Pour les futures mamans, « nous devons étudier les dommages subis par le fœtus en cas de choc. Nous n’avons pas de modèles qui évaluent cet état de porter un enfant alors qu’il faudrait se concentrer sur ce point et y porter attention », plaide Astrid Linder. Elle est rejointe dans sa vision par Philippe Chrétien qui précise que « l’objectif est d’abord de sauver la maman pour sauver le bébé. Le positionnement de la ceinture est essentiel : le brin inférieur ne doit pas passer sur le ventre mais en dessous pour maintenir le bassin », préconise le délégué général du CEESAR.

Astrid Linder - Crédit : Linkedin

« Il est fondamental qu’il y ait plus de diversité au sein du panel de mannequins crash-test. Nous sommes sur la bonne voie mais il faut faire plus et si les régulations changent, les constructeurs suivront. Nous n’avons plus besoin de recherches nous avons besoin d’actions concrètes maintenant » expose, en guise de conclusion, Astrid Linder. Pour Pierre Castaing, en revanche, « la meilleure solution pour baisser le nombre de morts sur les routes semble être la réduction des vitesses car 10 km/h de moins diminue les risques de blessures graves. »

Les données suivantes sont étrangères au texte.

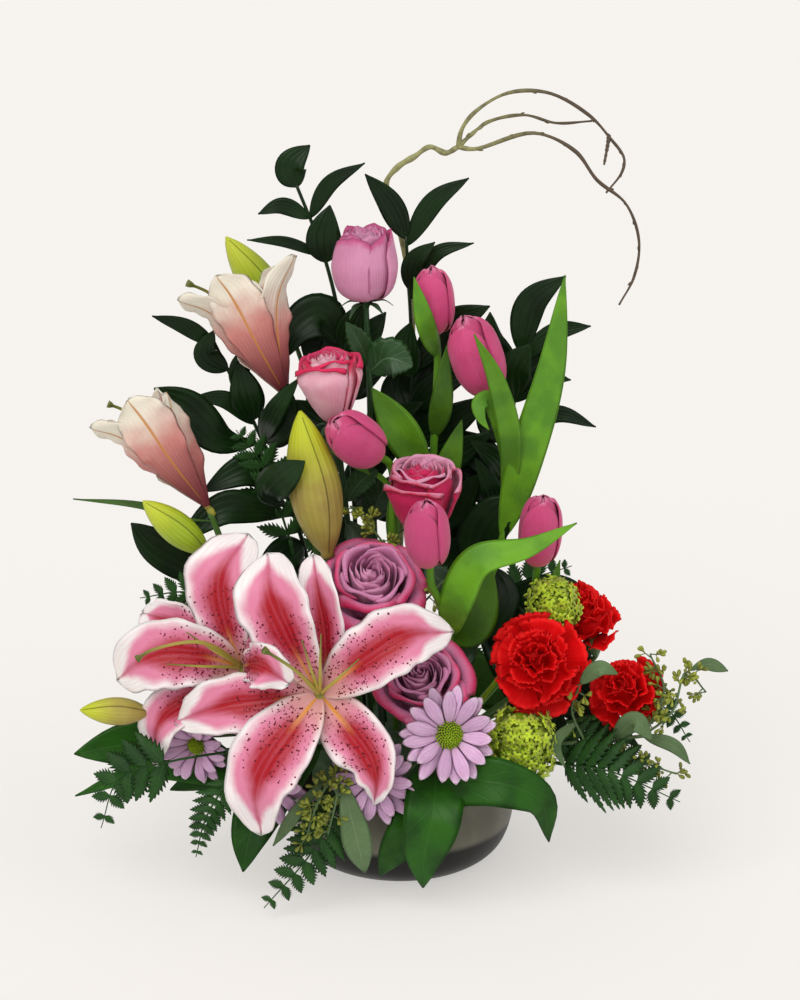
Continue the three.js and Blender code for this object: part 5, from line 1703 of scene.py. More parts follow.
@dataclass(frozen=True)
class LilyStem:
    """A lily stem with its side shoots, buds and leaves."""

    name: str
    stem: Stem
    shoots: Sequence[Shoot]
    buds: Sequence[Bud]
    leaves: Sequence[Leaf] = ()
    bud_look: Look = Look.LILY_BUD_GREEN

    def build(self, shop: Workshop) -> None:
        """Builds and dresses the stem and its buds.

        Args:
            shop: Makes its pieces.
        """
        shape = Shape()
        path = self.stem.grow(shape, 0.1)
        paths = []
        for shoot in self.shoots:
            carrier = path if shoot.parent < 0 else paths[shoot.parent]
            points = through(closest(carrier, shoot.places[0]), *shoot.places[1:]).points(20)
            shape.tube(points, np.linspace(shoot.thick, shoot.thin, 21), 8, 0.1)
            paths.append(np.concatenate([points[:1], points]))
        grow_leaves(shape, self.leaves, path, 0.5)
        shop.piece(self.name, "green", Look.LILY_GREEN, "lily_green", shape)
        heads = Shape()
        for i, bud in enumerate(self.buds):
            bud.grow(heads, 0.3 * i)
        shop.piece(self.name, "buds", self.bud_look, "lily_green", heads)


@dataclass(frozen=True)
class Daisy:
    """A daisy chrysanthemum: two rounds of long rays and a disc of packed florets."""

    number: int
    centre: Place
    towards: tuple[float, float, float]
    radius: float
    cup: float
    rays: int = 11
    florets: int = 130
    seed: int = 120

    def build(self, shop: Workshop) -> None:
        """Builds and dresses the rays and the disc.

        Args:
            shop: Makes its pieces.
        """
        node, wide, start = f"daisy_{self.number}", self.radius, seen(self.centre)
        place = Polar(start, start + at(*self.towards), 0.2 * self.number)
        roll = np.random.default_rng(self.seed + self.number)
        shares = np.linspace(0, 1, 15)
        half = np.maximum(0.15 * wide * swell(shares, 0.6, 0.62), 0.6)
        shape = Shape()
        for depth in range(2):
            for k in range(self.rays):
                angle = 2 * math.pi * (k + 0.5 * depth) / self.rays + 0.12 * roll.uniform(-1, 1)
                reach = wide * (0.93 + 0.07 * roll.uniform(-1, 1)) * (1 - 0.1 * depth)
                rise = self.cup * (0.8 + 0.9 * depth + 0.5 * roll.uniform(-1, 1))
                path = place(
                    0.14 * wide + (reach - 0.14 * wide) * shares, angle,
                    wide * (0.02 * depth + rise * np.sin(2.2 * shares) - 0.02),
                )
                grid = ribbon(
                    path, half, place.axis, 8 * roll.uniform(-1, 1), 7,
                    lambda s, t, w: -0.3 * w * s * s + 0.12 * w * np.cos(3 * math.pi * s),
                )
                shape.plate(grid, RAY_THICKNESS, roll.uniform(-0.8, 0.8))
        shop.piece(node, "rays", Look.DAISY, "daisy_petal", shape)
        floret = Shape()
        floret.tube([[0, 0, -0.6], [0, 0, 0.5], [0, 0, 0.9]], (0.75, 0.7, 0.3), 6)
        dome = 0.27 * wide
        places = []
        for i in range(self.florets):
            share = math.sqrt((i + 0.5) / self.florets)
            point = place(dome * share, GOLDEN_ANGLE * i, wide * (0.22 - 0.2 * share**2.4))
            tilt = (place(dome, GOLDEN_ANGLE * i, 0.0) - start) / dome
            places.append((point, unit(place.axis + 0.9 * share**2 * tilt), dome / 9.0))
        shop.copies(node, "disc", Look.DAISY_DISC, "daisy_petal", floret, places, self.number)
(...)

Philippe Chrétien prône, de son côté, d'apporter en complément des mannequins crash-test « des modèles numériques du corps humain, qu’il faut encore alimenter en données sur le comportement réel du corps humain ». Ces outils permettent des calculs complexes, adaptés à chaque morphologie, à l’image de ce qui a été développé dans le projet européen PIPER. « La priorité est maintenant de s’occuper d’autres modes de déplacement, comme les trottinettes électriques, dont les usagers sont trop exposés aux blessures : il va falloir des équipements de sécurité adaptés, et imposer leur bon usage », suggère enfin Philippe Chrétien.